[Begin]

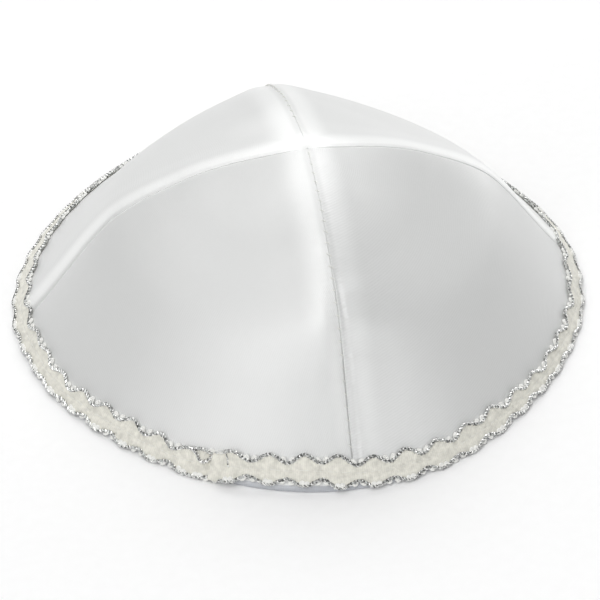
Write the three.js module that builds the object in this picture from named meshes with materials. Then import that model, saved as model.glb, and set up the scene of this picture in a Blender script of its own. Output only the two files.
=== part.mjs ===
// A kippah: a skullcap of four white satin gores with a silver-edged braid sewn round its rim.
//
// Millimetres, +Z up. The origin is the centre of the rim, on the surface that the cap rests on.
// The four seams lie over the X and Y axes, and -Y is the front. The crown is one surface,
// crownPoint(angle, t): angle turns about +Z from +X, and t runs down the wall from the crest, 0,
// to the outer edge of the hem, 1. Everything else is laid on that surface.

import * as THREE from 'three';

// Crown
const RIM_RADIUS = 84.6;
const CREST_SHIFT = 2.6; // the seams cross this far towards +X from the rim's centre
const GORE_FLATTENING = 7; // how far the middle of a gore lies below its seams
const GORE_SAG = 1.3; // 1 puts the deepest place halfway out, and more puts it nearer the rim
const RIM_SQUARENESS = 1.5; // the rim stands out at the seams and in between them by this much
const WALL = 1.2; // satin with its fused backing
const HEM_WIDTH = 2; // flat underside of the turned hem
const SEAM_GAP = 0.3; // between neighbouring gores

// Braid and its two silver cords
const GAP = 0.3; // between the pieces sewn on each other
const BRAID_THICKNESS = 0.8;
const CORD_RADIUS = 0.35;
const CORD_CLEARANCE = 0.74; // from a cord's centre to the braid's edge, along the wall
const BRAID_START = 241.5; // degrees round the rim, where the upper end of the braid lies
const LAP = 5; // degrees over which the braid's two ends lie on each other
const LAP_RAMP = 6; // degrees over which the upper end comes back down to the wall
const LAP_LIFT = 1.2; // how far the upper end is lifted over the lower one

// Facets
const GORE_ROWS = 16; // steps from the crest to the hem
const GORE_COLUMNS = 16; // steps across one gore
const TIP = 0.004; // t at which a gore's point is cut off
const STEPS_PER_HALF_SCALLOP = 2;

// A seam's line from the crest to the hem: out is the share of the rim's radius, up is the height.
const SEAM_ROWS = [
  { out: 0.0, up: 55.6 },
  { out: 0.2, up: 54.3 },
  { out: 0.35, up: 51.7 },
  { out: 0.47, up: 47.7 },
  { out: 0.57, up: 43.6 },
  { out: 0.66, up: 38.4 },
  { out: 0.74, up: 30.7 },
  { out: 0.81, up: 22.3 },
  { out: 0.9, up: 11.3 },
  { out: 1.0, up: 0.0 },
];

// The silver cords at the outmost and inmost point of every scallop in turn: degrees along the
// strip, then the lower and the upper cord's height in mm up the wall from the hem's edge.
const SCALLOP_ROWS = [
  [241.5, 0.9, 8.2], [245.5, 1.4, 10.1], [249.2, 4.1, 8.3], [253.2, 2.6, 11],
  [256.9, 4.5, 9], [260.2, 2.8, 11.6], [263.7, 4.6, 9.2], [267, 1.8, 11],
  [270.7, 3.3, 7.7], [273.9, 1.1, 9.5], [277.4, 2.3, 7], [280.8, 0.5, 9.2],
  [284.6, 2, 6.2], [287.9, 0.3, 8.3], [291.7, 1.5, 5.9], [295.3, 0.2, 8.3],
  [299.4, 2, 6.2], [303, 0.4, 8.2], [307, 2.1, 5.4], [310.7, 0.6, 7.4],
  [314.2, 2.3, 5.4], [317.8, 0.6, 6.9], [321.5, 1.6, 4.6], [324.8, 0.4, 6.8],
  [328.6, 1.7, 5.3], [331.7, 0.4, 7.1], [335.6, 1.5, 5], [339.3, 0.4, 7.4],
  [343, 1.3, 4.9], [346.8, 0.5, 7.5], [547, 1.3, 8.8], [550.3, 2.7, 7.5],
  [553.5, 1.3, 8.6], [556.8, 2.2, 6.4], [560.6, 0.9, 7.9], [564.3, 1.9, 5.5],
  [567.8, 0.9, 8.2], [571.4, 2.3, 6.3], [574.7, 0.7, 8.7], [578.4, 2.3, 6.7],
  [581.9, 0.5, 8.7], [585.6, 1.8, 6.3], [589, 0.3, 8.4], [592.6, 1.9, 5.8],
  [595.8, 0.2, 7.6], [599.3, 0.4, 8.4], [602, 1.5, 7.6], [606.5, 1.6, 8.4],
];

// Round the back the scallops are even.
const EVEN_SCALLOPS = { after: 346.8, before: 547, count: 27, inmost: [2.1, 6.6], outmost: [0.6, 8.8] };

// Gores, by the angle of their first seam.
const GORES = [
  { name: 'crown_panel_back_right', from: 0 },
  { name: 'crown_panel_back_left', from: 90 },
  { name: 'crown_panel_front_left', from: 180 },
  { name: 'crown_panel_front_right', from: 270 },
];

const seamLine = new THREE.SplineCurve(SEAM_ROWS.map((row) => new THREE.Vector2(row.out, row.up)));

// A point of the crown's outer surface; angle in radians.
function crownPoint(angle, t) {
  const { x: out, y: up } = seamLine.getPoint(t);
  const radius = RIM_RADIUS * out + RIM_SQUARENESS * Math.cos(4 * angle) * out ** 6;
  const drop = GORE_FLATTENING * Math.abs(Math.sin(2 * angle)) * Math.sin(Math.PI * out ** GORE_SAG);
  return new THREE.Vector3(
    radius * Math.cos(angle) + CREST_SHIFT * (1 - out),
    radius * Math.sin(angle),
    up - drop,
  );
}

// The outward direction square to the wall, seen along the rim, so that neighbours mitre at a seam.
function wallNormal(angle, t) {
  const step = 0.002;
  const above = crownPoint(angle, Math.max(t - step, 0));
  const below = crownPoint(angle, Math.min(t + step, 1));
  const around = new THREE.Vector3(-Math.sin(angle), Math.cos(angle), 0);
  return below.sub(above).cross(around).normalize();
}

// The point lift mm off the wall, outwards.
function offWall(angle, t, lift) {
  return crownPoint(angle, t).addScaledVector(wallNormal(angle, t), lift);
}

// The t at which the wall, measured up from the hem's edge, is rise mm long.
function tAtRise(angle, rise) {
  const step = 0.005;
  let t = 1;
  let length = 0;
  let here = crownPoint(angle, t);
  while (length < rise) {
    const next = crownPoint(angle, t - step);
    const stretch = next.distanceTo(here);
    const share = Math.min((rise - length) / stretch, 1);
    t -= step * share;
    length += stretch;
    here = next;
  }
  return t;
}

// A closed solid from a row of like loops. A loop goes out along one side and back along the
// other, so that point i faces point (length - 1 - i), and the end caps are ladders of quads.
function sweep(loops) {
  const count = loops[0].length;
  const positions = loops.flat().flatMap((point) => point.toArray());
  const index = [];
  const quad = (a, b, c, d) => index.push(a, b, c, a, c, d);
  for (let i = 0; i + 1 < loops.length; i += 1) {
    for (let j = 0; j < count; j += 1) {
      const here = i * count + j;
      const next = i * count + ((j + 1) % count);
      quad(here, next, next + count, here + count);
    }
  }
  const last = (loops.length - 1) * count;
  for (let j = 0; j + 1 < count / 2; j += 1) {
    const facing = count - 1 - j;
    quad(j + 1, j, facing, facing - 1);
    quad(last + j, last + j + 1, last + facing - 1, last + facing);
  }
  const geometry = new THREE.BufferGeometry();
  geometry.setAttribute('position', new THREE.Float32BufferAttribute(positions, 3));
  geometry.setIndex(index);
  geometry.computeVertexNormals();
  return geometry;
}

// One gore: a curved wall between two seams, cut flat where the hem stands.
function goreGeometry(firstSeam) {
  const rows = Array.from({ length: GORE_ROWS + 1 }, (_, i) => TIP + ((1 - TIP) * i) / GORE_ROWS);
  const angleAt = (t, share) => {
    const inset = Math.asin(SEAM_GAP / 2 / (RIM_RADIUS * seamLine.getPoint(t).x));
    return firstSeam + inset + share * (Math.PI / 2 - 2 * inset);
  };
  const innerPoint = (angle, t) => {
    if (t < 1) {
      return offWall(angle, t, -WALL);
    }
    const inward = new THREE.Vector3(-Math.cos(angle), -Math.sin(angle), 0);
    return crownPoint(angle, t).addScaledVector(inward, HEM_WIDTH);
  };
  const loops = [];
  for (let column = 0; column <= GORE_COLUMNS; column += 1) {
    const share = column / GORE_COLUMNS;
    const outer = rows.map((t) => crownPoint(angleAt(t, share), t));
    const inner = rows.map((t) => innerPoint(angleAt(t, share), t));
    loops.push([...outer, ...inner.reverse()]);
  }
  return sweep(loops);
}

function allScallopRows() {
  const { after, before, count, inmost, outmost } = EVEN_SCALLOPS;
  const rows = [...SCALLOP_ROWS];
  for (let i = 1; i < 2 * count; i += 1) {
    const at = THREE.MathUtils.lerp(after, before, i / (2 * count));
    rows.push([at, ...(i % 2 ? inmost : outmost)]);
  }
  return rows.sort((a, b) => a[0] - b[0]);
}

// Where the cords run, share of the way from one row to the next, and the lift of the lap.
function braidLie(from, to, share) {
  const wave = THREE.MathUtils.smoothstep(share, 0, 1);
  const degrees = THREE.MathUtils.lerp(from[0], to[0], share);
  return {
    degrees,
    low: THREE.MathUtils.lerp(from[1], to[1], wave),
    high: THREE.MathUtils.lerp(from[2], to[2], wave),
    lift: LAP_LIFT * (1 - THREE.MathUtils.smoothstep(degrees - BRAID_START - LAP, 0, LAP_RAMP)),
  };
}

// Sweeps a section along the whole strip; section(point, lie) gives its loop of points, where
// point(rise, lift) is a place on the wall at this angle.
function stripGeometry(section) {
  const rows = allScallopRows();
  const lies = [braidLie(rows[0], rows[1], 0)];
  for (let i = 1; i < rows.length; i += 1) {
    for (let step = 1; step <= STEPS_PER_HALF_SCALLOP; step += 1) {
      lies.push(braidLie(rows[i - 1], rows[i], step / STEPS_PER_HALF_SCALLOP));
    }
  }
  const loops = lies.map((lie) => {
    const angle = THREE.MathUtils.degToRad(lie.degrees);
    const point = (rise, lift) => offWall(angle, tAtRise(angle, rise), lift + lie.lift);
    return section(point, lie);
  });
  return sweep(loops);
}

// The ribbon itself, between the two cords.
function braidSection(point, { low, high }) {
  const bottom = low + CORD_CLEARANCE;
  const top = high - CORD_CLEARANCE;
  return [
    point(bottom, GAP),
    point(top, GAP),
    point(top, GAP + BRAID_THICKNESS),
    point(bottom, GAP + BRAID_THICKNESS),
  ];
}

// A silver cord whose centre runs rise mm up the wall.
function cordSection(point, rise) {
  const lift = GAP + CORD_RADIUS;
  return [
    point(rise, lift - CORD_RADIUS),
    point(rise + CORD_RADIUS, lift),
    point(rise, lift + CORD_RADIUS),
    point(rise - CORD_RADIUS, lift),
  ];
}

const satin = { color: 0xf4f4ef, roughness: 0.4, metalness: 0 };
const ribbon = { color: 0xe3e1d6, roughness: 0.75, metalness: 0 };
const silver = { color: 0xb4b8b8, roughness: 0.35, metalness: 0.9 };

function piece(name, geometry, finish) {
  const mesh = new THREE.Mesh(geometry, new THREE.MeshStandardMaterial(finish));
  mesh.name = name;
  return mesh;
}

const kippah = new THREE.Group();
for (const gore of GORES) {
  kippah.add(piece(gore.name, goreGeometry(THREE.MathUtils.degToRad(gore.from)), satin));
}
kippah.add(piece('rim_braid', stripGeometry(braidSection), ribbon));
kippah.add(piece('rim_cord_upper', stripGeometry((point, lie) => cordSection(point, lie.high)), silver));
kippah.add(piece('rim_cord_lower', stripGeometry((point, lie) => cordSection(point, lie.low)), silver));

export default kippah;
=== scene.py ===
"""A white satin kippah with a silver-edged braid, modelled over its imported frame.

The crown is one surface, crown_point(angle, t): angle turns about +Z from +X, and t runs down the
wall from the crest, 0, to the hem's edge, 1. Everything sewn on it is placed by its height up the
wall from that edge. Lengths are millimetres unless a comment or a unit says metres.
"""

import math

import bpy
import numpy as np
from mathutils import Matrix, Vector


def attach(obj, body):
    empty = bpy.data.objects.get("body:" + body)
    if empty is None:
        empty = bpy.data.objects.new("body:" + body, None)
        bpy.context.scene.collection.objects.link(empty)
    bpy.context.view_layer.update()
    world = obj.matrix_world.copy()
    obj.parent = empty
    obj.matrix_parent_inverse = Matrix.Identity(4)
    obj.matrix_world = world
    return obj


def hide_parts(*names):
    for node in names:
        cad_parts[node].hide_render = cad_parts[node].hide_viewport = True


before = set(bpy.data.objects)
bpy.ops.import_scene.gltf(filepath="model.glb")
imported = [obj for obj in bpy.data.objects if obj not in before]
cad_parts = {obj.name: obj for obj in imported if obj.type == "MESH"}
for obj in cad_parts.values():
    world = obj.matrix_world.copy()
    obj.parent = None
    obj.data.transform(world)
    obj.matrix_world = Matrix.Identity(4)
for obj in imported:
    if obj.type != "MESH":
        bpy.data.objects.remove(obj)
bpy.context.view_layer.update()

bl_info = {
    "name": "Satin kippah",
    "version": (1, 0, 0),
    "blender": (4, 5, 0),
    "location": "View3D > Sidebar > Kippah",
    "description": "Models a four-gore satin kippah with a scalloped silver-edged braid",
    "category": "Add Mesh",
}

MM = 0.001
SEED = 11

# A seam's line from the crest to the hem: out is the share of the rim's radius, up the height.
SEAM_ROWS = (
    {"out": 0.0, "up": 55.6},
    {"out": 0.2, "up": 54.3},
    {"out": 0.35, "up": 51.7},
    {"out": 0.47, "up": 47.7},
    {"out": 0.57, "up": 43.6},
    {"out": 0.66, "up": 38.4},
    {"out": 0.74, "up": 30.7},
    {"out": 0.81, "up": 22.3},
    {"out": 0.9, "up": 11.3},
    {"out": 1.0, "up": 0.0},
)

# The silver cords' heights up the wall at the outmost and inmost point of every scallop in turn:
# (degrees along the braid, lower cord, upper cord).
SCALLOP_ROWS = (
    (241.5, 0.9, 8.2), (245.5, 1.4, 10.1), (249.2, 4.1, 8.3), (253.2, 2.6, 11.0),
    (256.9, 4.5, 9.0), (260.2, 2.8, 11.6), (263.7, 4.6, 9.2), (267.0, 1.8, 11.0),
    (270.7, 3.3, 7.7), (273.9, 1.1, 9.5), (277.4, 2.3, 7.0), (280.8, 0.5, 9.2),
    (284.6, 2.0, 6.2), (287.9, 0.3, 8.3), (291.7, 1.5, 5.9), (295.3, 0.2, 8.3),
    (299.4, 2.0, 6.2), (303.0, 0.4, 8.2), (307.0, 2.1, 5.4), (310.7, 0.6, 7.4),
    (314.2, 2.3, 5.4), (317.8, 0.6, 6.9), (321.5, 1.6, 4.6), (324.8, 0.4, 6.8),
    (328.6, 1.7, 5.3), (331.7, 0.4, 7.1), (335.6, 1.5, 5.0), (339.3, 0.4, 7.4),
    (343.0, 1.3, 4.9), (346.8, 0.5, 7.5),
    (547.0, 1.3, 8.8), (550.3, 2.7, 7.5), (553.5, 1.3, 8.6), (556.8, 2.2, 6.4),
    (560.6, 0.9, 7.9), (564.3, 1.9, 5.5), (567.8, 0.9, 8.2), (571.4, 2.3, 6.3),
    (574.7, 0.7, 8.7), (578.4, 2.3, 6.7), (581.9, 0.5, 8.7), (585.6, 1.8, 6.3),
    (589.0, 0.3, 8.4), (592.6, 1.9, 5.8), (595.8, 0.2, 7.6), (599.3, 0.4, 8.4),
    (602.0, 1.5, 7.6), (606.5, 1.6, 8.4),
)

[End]

TASK TO CARRY OUT |
Set down verbatim only the lines between the start of the data above and the line with "import * as THREE from 'three';", both boundaries included.

CORRECT ANSWER |
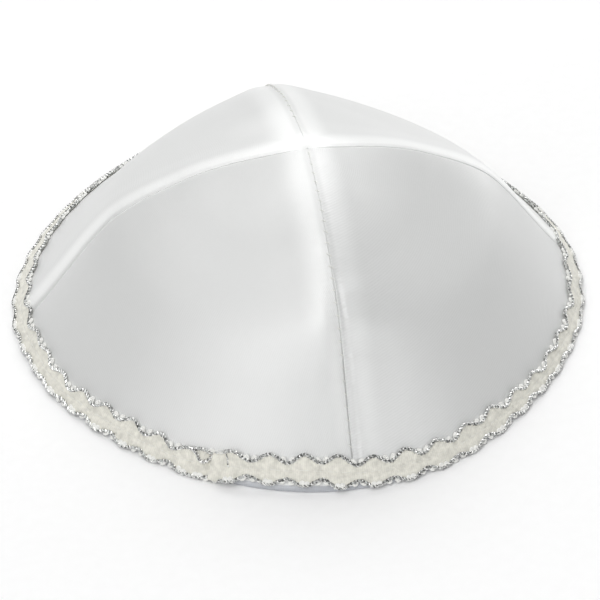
Write the three.js module that builds the object in this picture from named meshes with materials. Then import that model, saved as model.glb, and set up the scene of this picture in a Blender script of its own. Output only the two files.
=== part.mjs ===
// A kippah: a skullcap of four white satin gores with a silver-edged braid sewn round its rim.
//
// Millimetres, +Z up. The origin is the centre of the rim, on the surface that the cap rests on.
// The four seams lie over the X and Y axes, and -Y is the front. The crown is one surface,
// crownPoint(angle, t): angle turns about +Z from +X, and t runs down the wall from the crest, 0,
// to the outer edge of the hem, 1. Everything else is laid on that surface.

import * as THREE from 'three';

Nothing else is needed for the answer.